Kross Investments “appears to be a shell company and it doesn’t exist. It is in the registry of British Columbia. As all this is going on, you are being investigated for this in Mexico — for money laundering. And you are sharing the same residence as Manuel in Vancouver. Yet you don’t seem to have an idea about this company?”

Postmedia has previously investigated the ease with which some linked to criminal organizations have set up shell companies through the government’s B.C. Corporate Registry.

Vincent Ramos, the Richmond man convicted in the U.S. of racketeering for selling encrypted devices to organized crime around the world, set up seven companies in B.C. through which he laundered some of the $80 million he made through his criminal enterprises.

Just this week, it was revealed that the FBI investigation into Ramos led to the criminal charges against senior RCMP intelligence officer Cameron Otis, after an internal Mountie document was found in Ramos’ possession.

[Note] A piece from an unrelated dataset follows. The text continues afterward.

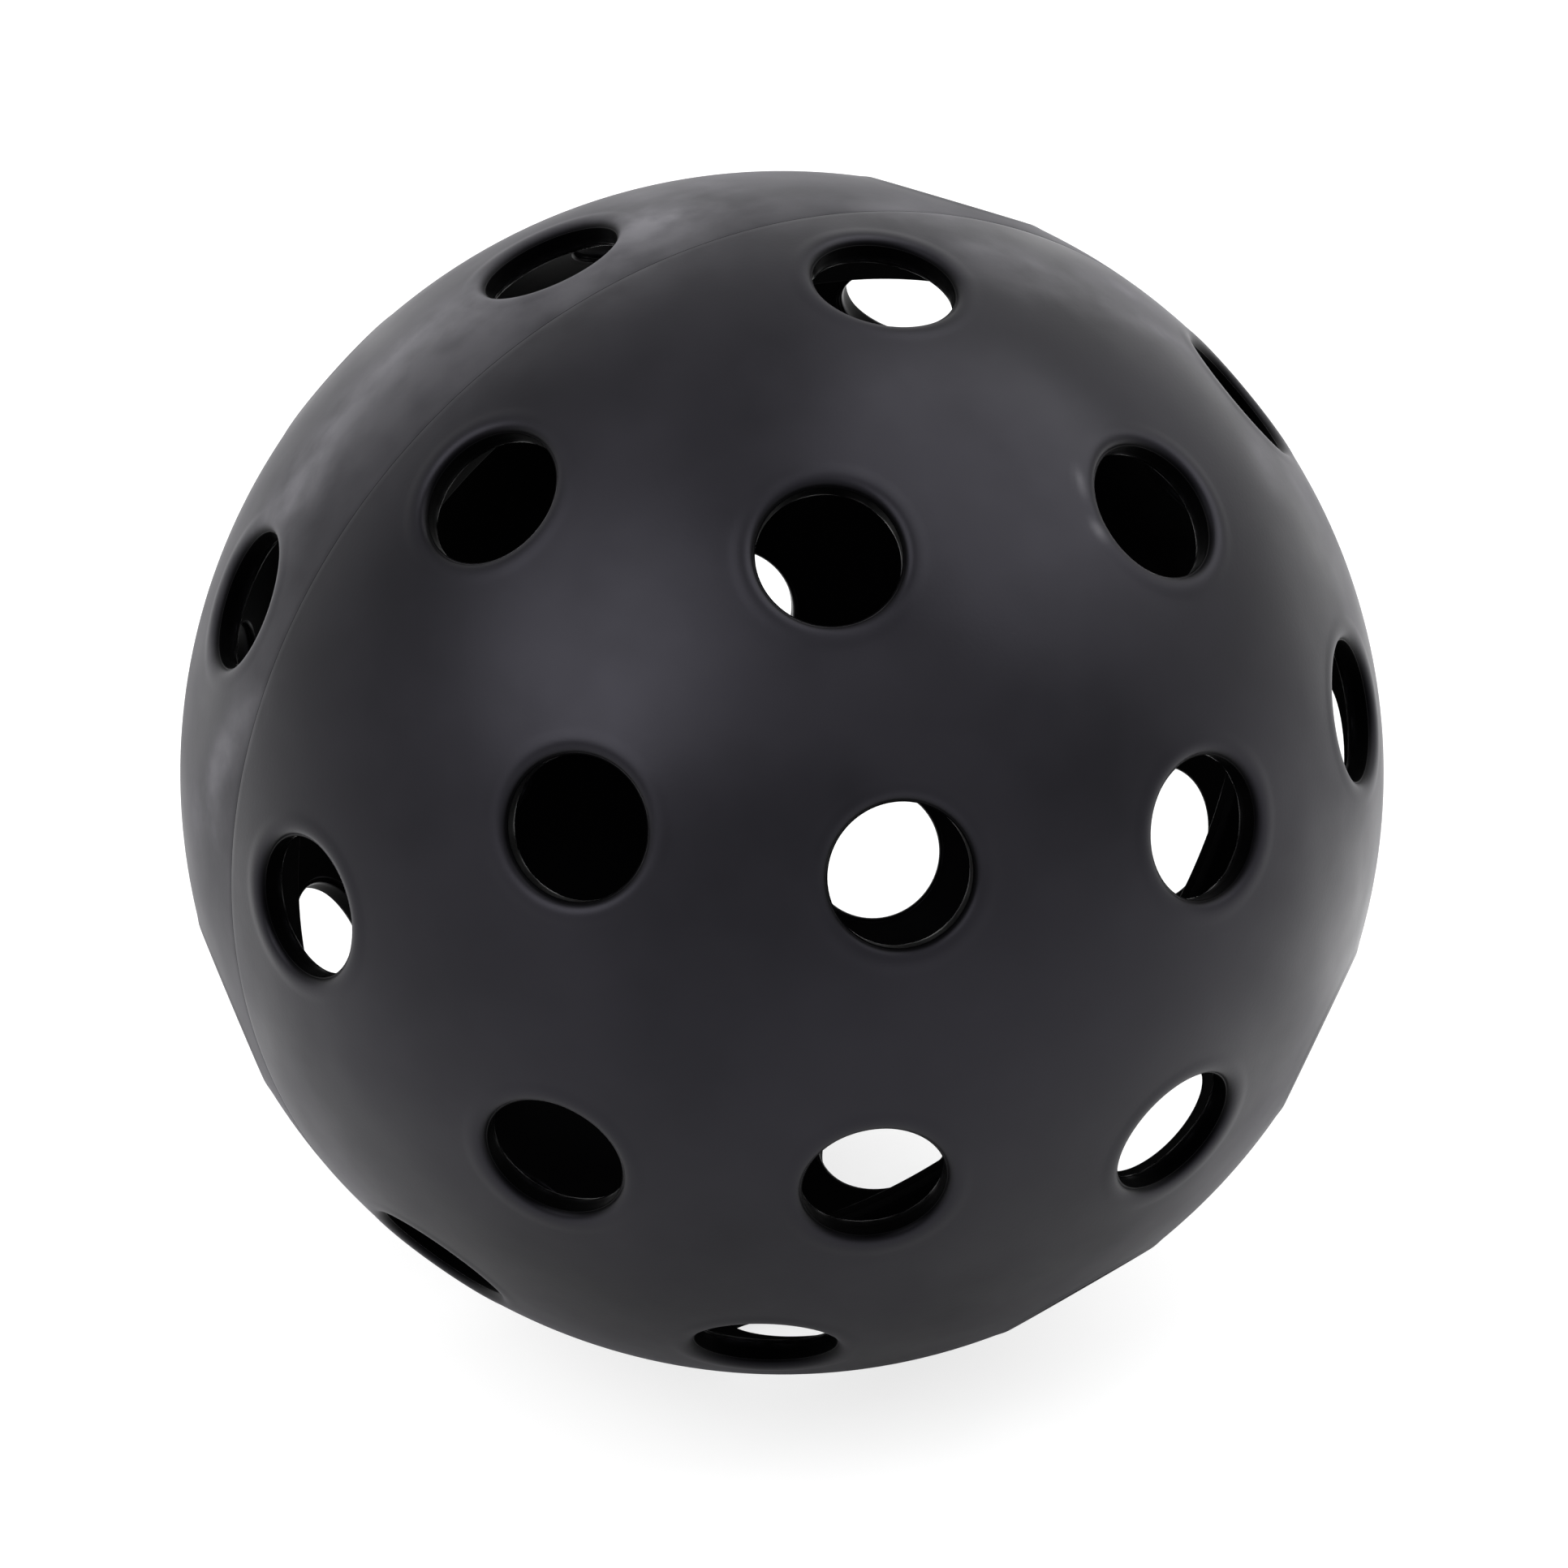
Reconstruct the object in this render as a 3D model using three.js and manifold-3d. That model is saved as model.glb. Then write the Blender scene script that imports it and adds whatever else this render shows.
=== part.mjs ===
// A hollow court ball with round holes, moulded as two half shells and welded at its middle.
// Millimetres, +Z up. The origin is the ball's centre, the moulding axis is Y and the seam is the plane y = 0.
// The front half lies towards -Y and carries the tongue, and the rear half lies towards +Y and carries the groove.

import * as THREE from 'three';
import { mergeVertices } from 'three/addons/utils/BufferGeometryUtils.js';
import Module from 'manifold-3d';

const wasm = await Module();
wasm.setup();

// Ball
const ballDiameter = 74.0;
const wallThickness = 1.8;

// Holes: a straight bore, rounded where it meets the outside and bevelled where it meets the inside
const holeDiameter = 8.6;
const holeLipRadius = 0.75;
const holeInnerBevel = 0.3;

// Rings of holes in each half: the angle from that half's pole, and how many holes share the ring
const poleRingAngle = 23.0;
const poleRingHoles = 4;
const middleRingAngle = 50.5;
const middleRingHoles = 8;
const seamRingAngle = 77.6;
const seamRingHoles = 8;

// How far the front half's pattern is turned from +X towards +Z, and the rear half's from the front half's
const patternTurn = 130.4;
const rearHalfTurn = 23.7;

// Joint flange: how far it stands in from the wall, and its width in one half at its edge and at its root
const flangeHeight = 2.3;
const flangeEdgeWidth = 0.85;
const flangeRootWidth = 2.2;

// Tongue and groove
const seamLandWidth = 1.2;
const tongueWidth = 1.0;
const tongueHeight = 1.0;
const grooveClearance = 0.1;

// Weld at the bottom of the groove, and the break of the outer edges at the seam
const weldThickness = 0.3;
const seamBevel = 0.12;

// Fineness of the round faces
const turnSegments = 40;
const shellArcSteps = 10;
const holeSegments = 16;
const lipArcSteps = 2;

const degree = Math.PI / 180;
const outerRadius = ballDiameter / 2;
const innerRadius = outerRadius - wallThickness;
const flangeInnerRadius = innerRadius - flangeHeight;
const grooveOuterRadius = outerRadius - seamLandWidth;
const tongueOuterRadius = grooveOuterRadius - grooveClearance;
const tongueInnerRadius = tongueOuterRadius - tongueWidth;
const grooveInnerRadius = tongueInnerRadius - grooveClearance;
const grooveDepth = tongueHeight + weldThickness;
const holeRadius = holeDiameter / 2;

// Height of a sphere over the plane through its centre, at a distance from its axis.
function sphereHeight(radius, distance) {
  return Math.sqrt(radius * radius - distance * distance);
}

// Points along a circle in the profile's plane, from one angle to another.
function arcPoints(centreX, centreY, radius, startAngle, endAngle, steps) {
  const points = [];
  for (let i = 0; i <= steps; i += 1) {
    const angle = startAngle + ((endAngle - startAngle) * i) / steps;
    points.push(new THREE.Vector2(centreX + radius * Math.cos(angle), centreY + radius * Math.sin(angle)));
  }
  return points;
}

// A closed geometry as a solid that can be cut and joined.
function toSolid(geometry) {
  const bare = geometry.clone();
  bare.deleteAttribute('normal');
  bare.deleteAttribute('uv');
  const merged = mergeVertices(bare);
  const corners = merged.index.array;
  const faces = [];
  for (let i = 0; i < corners.length; i += 3) {
    const [a, b, c] = [corners[i], corners[i + 1], corners[i + 2]];
    if (a !== b && b !== c && c !== a) {
      faces.push(a, b, c);
    }
  }
  const vertProperties = new Float32Array(merged.attributes.position.array);
  const triVerts = new Uint32Array(faces);
  return new wasm.Manifold(new wasm.Mesh({ numProp: 3, vertProperties, triVerts }));
}

// A finished solid as a geometry.
function toGeometry(solid) {
  const { vertProperties, triVerts } = solid.getMesh();
  const geometry = new THREE.BufferGeometry();
  geometry.setAttribute('position', new THREE.BufferAttribute(new Float32Array(vertProperties), 3));
  geometry.setIndex(new THREE.BufferAttribute(new Uint32Array(triVerts), 1));
  geometry.computeVertexNormals();
  return geometry;
}

// Profile of one half, with its pole at the bottom and its joint face at height 0.
// The key runs round the joint face: a tongue where its height is positive and a groove where it is negative.
function halfProfile(keyOuterRadius, keyInnerRadius, keyHeight) {
  const outerEnd = -Math.asin(seamBevel / outerRadius);
  const innerStart = -Math.asin(flangeRootWidth / innerRadius);
  const pole = -Math.PI / 2;
  const outerFace = arcPoints(0, 0, outerRadius, pole, outerEnd, shellArcSteps);
  const innerFace = arcPoints(0, 0, innerRadius, innerStart, pole, shellArcSteps);
  outerFace[0].x = 0;
  innerFace[shellArcSteps].x = 0;
  return [
    ...outerFace,
    new THREE.Vector2(outerRadius - seamBevel, 0),
    new THREE.Vector2(keyOuterRadius, 0),
    new THREE.Vector2(keyOuterRadius, keyHeight),
    new THREE.Vector2(keyInnerRadius, keyHeight),
    new THREE.Vector2(keyInnerRadius, 0),
    new THREE.Vector2(flangeInnerRadius, 0),
    new THREE.Vector2(flangeInnerRadius, -flangeEdgeWidth),
    ...innerFace,
  ];
}

// The cutter for one hole, standing on +Y, from inside the wall to outside it.
function holeCutter() {
  const past = wallThickness / 2;
  const innerHeight = sphereHeight(innerRadius, holeRadius);
  const lipCentreX = holeRadius + holeLipRadius;
  const lipCentreY = sphereHeight(outerRadius - holeLipRadius, lipCentreX);
  const lipTangent = Math.atan2(lipCentreY, lipCentreX);
  const lipEnd = lipTangent + 12 * degree;
  const lip = arcPoints(lipCentreX, lipCentreY, holeLipRadius, Math.PI, lipEnd, lipArcSteps);
  const lipEdge = lip[lipArcSteps];
  const flare = new THREE.Vector2(Math.sin(lipEnd), -Math.cos(lipEnd)).multiplyScalar(past);
  const profile = [
    new THREE.Vector2(0, innerHeight - past),
    new THREE.Vector2(holeRadius + holeInnerBevel + past, innerHeight - past),
    new THREE.Vector2(holeRadius, innerHeight + holeInnerBevel),
    ...lip,
    new THREE.Vector2(lipEdge.x + flare.x, lipEdge.y + flare.y),
    new THREE.Vector2(lipEdge.x + flare.x, outerRadius + past),
    new THREE.Vector2(0, outerRadius + past),
  ];
  return toSolid(new THREE.LatheGeometry(profile, holeSegments));
}

// The directions of all holes in one half. side is -1 for the front half and 1 for the rear half.
function holeDirections(side, turn) {
  const rings = [
    { angle: poleRingAngle, count: poleRingHoles, start: 0 },
    { angle: middleRingAngle, count: middleRingHoles, start: 180 / middleRingHoles },
    { angle: seamRingAngle, count: seamRingHoles, start: 0 },
  ];
  const directions = [];
  for (const ring of rings) {
    for (let i = 0; i < ring.count; i += 1) {
      const around = (turn + ring.start + (360 * i) / ring.count) * degree;
      const reach = Math.sin(ring.angle * degree);
      const depth = side * Math.cos(ring.angle * degree);
      directions.push(new THREE.Vector3(reach * Math.cos(around), depth, reach * Math.sin(around)));
    }
  }
  return directions;
}

// One half shell with its holes cut.
function halfShell(side, turn, profile) {
  const cutter = holeCutter();
  const upwards = new THREE.Vector3(0, 1, 0);
  let solid = toSolid(new THREE.LatheGeometry(profile, turnSegments));
  for (const direction of holeDirections(side, turn)) {
    const turned = new THREE.Quaternion().setFromUnitVectors(upwards, direction);
    const place = new THREE.Matrix4().makeRotationFromQuaternion(turned);
    solid = solid.subtract(cutter.transform(place.toArray()));
  }
  return toGeometry(solid);
}

function plastic(colour, roughness) {
  return new THREE.MeshStandardMaterial({ color: colour, roughness, metalness: 0, flatShading: true });
}

function frontHalfShell() {
  const profile = halfProfile(tongueOuterRadius, tongueInnerRadius, tongueHeight);
  const mesh = new THREE.Mesh(halfShell(-1, patternTurn, profile), plastic(0x353538, 0.55));
  mesh.name = 'front_half_shell';
  return mesh;
}

function rearHalfShell() {
  const profile = halfProfile(grooveOuterRadius, grooveInnerRadius, -grooveDepth);
  const mirrored = profile.map((point) => new THREE.Vector2(point.x, -point.y)).reverse();
  const mesh = new THREE.Mesh(halfShell(1, patternTurn + rearHalfTurn, mirrored), plastic(0x434347, 0.6));
  mesh.name = 'rear_half_shell';
  return mesh;
}

// The weld lies face to face with the tongue's tip and the groove's floor.
function weldRing() {
  const profile = [
    new THREE.Vector2(tongueInnerRadius, tongueHeight),
    new THREE.Vector2(tongueOuterRadius, tongueHeight),
    new THREE.Vector2(tongueOuterRadius, grooveDepth),
    new THREE.Vector2(tongueInnerRadius, grooveDepth),
    new THREE.Vector2(tongueInnerRadius, tongueHeight),
  ];
  const mesh = new THREE.Mesh(new THREE.LatheGeometry(profile, turnSegments), plastic(0x28282a, 0.4));
  mesh.name = 'weld_ring';
  return mesh;
}

const ball = new THREE.Group();
ball.name = 'ball';
ball.add(frontHalfShell(), rearHalfShell(), weldRing());

export default ball;
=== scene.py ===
"""Looks of a hollow perforated court ball: a front and a rear half shell, and the weld between them.

Everything is in metres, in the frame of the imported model: +Z is up, the origin is the ball's centre, the
moulding axis is Y and the seam is the plane y = 0. The front half shell lies towards -Y.
"""

import logging
import math
from dataclasses import dataclass, field
from enum import Enum
from typing import Dict, List, Optional, Sequence, Tuple, Union

import bmesh
import bpy
import numpy as np
from mathutils import Matrix, Vector
from mathutils.geometry import delaunay_2d_cdt


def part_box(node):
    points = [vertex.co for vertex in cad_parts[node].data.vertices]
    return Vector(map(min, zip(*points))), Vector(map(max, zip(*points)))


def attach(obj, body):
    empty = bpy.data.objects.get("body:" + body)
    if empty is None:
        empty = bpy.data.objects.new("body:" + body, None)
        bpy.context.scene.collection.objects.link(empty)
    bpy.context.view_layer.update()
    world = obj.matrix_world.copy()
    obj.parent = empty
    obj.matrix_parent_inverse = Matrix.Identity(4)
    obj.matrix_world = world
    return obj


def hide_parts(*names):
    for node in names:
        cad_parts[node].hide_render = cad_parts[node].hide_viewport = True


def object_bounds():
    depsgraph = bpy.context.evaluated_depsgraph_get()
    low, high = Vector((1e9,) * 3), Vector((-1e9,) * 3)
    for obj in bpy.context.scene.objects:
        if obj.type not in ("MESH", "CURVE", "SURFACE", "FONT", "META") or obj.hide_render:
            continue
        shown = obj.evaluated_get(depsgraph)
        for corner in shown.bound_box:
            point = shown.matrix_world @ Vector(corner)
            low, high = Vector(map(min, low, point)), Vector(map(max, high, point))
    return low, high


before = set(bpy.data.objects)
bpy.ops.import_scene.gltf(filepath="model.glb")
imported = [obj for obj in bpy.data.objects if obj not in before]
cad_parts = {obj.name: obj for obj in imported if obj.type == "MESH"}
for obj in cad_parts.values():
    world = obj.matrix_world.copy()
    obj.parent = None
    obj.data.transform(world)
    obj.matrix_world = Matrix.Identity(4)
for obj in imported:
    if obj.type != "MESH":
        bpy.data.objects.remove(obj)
cad_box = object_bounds()

LOG = logging.getLogger("ball")
MM = 0.001
HALF_STEP = 0.5

Pair = Tuple[float, float]
Profile = List[Pair]
Colour = Tuple[float, float, float]
Faces = List[Tuple[int, ...]]
Value = Union[float, bpy.types.NodeSocket]
Tone = Union[Colour, bpy.types.NodeSocket]


class Side(Enum):
    """Which half shell, as the sign of its pole along Y."""

    FRONT = -1
    REAR = 1


class Region(Enum):
    """Regions of a half shell's mesh, as material indices."""

    OUTSIDE = 0
    INSIDE = 1


@dataclass(frozen=True)
class HoleRing:
    """A ring of equally spaced holes around a half shell's pole.

    Args:
        name: The ring's name.
        polar: Angle from the pole, in degrees.
        count: How many holes share the ring.
        start: Turn of the first hole from the pattern's own start, in degrees.
    """

    name: str
    polar: float
    count: int
    start: float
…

Others connected to the Wolf Pack and the United Nations gang have also set up companies through the government registry.

Corporate documents obtained by Postmedia show that Kross Investments Ltd. was registered in Victoria on Jan. 10, 2017 by a clerk at a Toronto law firm. The only director was listed as Juan Pablo Olea Villanueva, of Queretaro, Mexico.

In 2018, Reyes Garcia’s business partner Barreiro was added as a director of Kross Investments, listing a Miami address as his residence.

Kross’ Vancouver office is listed on official documents as 400-601 West Broadway, which is actually a company that leases office space called “Office Suites on Broadway.”

A company representative said Tuesday that Kross has never rented space at that address.

“I have nothing in our records,” the woman said.